Quelles que fussent leurs erreurs, ils n’en ont pas moins droit à notre reconnaissance. Alors que l’érudition allemande, selon le mot de M. Dupont-Ferrier, « avait tant de raisons de n’être pas envahissante, » plus d’un des admirables travaux de l’érudition française vit le jour « dans les chambrettes aux murs salpêtres et noirâtres » du Collège de Clermont. Ses maîtres ne l’ont pas seulement honoré : ils ont honoré notre pays. Grâce à eux, notre Enseignement occupa dans l’opinion « une place plus grande que la Sorbonne dont le nom avait rempli le monde au Moyen âge[1]. » Quand l’Université victorieuse hérita de ceux qu’elle avait tués et transporta au collège Louis-le-Grand le collège de Lisieux et les boursiers de tous ses petits collèges en décadence, l’expérience pédagogique dont les murs étaient imprégnés sembla passer en elle, lui commander la prudence dans les réformes nécessaires et la régénérer.
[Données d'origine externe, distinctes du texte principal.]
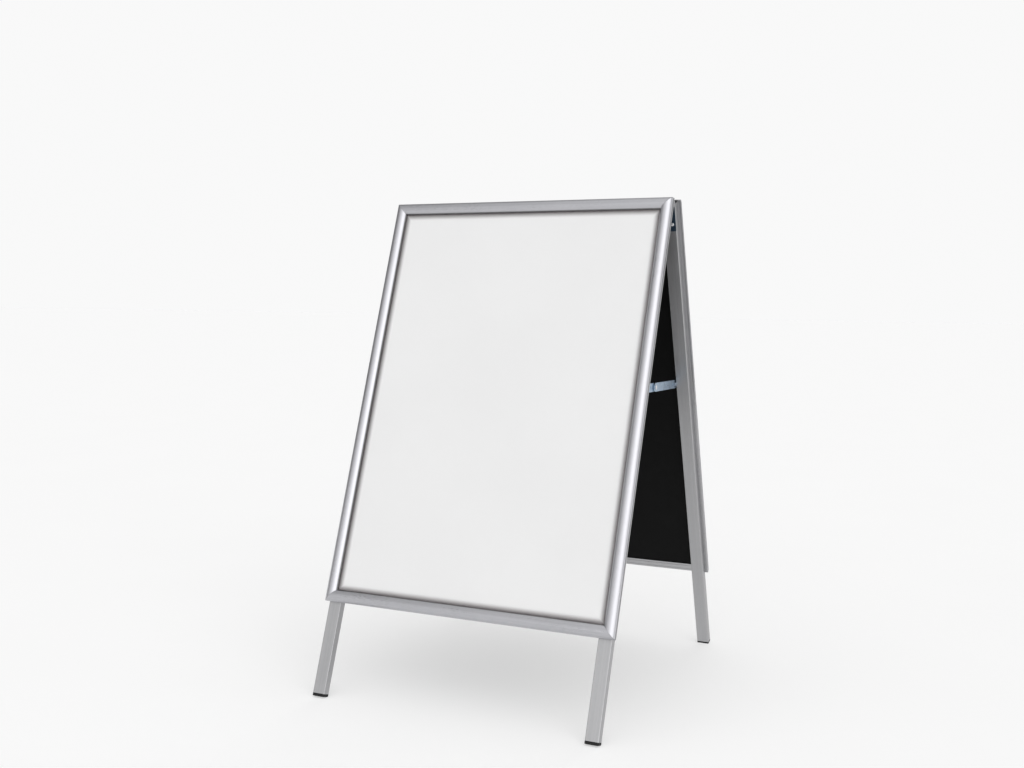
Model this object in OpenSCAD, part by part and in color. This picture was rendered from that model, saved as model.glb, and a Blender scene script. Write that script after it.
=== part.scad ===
// Folding A-frame sandwich board with a snap frame for a 50 x 70 cm poster on each face.
// Units are millimetres. +X is to the right and +Z is up. The origin lies on the floor,
// midway between the four feet.
//
// Each panel is drawn in its own panel frame. Its origin lies on the top hinge axis, X runs
// across the panel, -Z runs down it and -Y points out of its display face.
// place_front() and place_rear() stand the two panels up against each other.

/* [Poster and snap frame] */
// Width of the poster sheet
poster_w = 500; // [300:10:700]
// Height of the poster sheet
poster_h = 700; // [400:10:1000]
// Margin from the poster's edge to the outside of the frame
frame_margin = 15; // [15:0.5:18]
// Radius of the arched snap cover
arch_r = 11.6; // [11.4:0.1:12.2]
// Gap between neighbouring snap covers at a mitre
mitre_gap = 0.3; // [0.2:0.1:1]

/* [Stand] */
// Angle of each panel from the vertical when the board stands open
half_angle = 19; // [15:0.5:24]
// Width of a leg tube
leg_w = 23; // [21:0.5:26]
// Depth of a leg tube
leg_d = 13.5; // [13:0.5:16]
// Wall of a leg tube
leg_wall = 1.5; // [1:0.1:1.5]
// Distance from the outside of the frame to the outside of the leg
leg_inset = 6; // [5:0.5:6.5]
// Length of leg tube below the snap frame
leg_below = 153.5; // [60:0.5:300]

/* [Stays] */
// Distance down the panel from the hinge axis to a stay's leg pivot
stay_s = 333; // [250:1:450]
// Height of a stay link
stay_h = 15; // [12:0.5:15]
// Thickness of a stay link
stay_t = 2; // [1.5:0.1:2]

/* [Hidden] */
$fn = 64;

// ---- snap frame, whose section is drawn with x inward and y out of the display face
frame_w = poster_w + 2 * frame_margin;
frame_h = poster_h + 2 * frame_margin;
frame_top = 0.5;         // from the hinge axis down to the frame's top edge
flange_w = 14.6;         // back flange of the base profile
flange_t = 1.2;
wall_t = 1.1;            // outer wall of the base profile
wall_h = 2.8;            // stays below a neighbour's open claw
bead_a = 2.3;            // centre of the pivot bead
bead_b = 5.2;
bead_r = 1.3;
neck_t = 1;              // neck that joins the bead to its web
neck_len = 3.9;
claw_bore = 1.4;         // claw that wraps the bead, 0.1 mm clear of it
claw_r = 2.3;
claw_open = [195, 345];  // the claw's opening, as angles about the bead
web_a = 4.6;             // web that carries the bead
web_t = 1.1;
web_h = 2.9;
rib_a = 12.2;            // rib that holds the sheets in place
rib_t = 0.8;
rib_h = 3.4;
groove_r = 0.4;          // shallow lines along the back
groove_a = [4, 11];
arch_t = 1.2;
arch_start = [0.4, 6.2]; // two ends of the arch's chord
arch_end = [21, 4.9];
lip_r = 0.9;             // rounded inner lip, which presses on the sheets
lip_b = 4.85;
lip_a = arch_end[0] - lip_r;

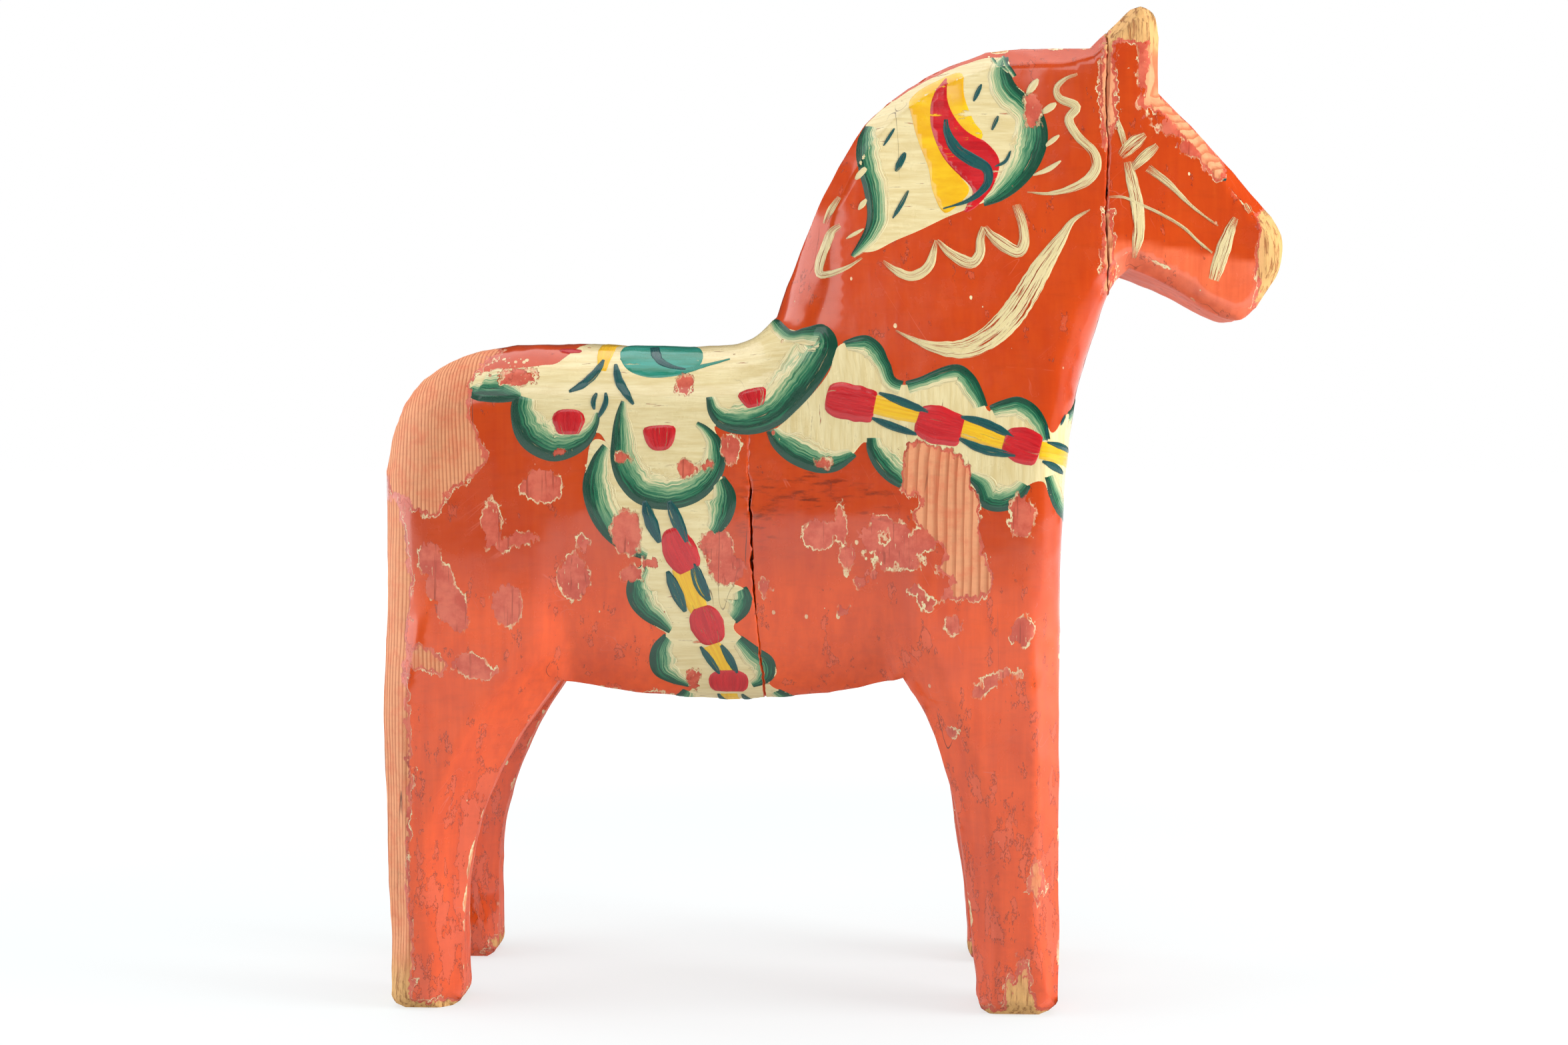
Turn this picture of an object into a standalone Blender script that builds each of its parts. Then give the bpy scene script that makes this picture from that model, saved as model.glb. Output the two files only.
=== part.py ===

Ses élèves, qui ne faisaient plus rien, se réconcilièrent avec la discipline et le travail. Pas pour longtemps, d’ailleurs, car la Révolution survint. Mais si le Collège tint le coup, c’est que deux cents ans de succès en avaient fait une institution plus forte que la mort. On peut dire que notre Université moderne, tout en refondant l’œuvre des Jésuites et en la rendant plus nationale, est issue d’eux. Le lycée Louis-le-Grand leur doit d’avoir été le premier modèle des lycées d’aujourd’hui, et nous en trouvons le témoignage dans le beau livre impartial de son savant historien.

André Bellessort.

  1. A. Sicard, les Études classiques avant la Révolution (Perrin).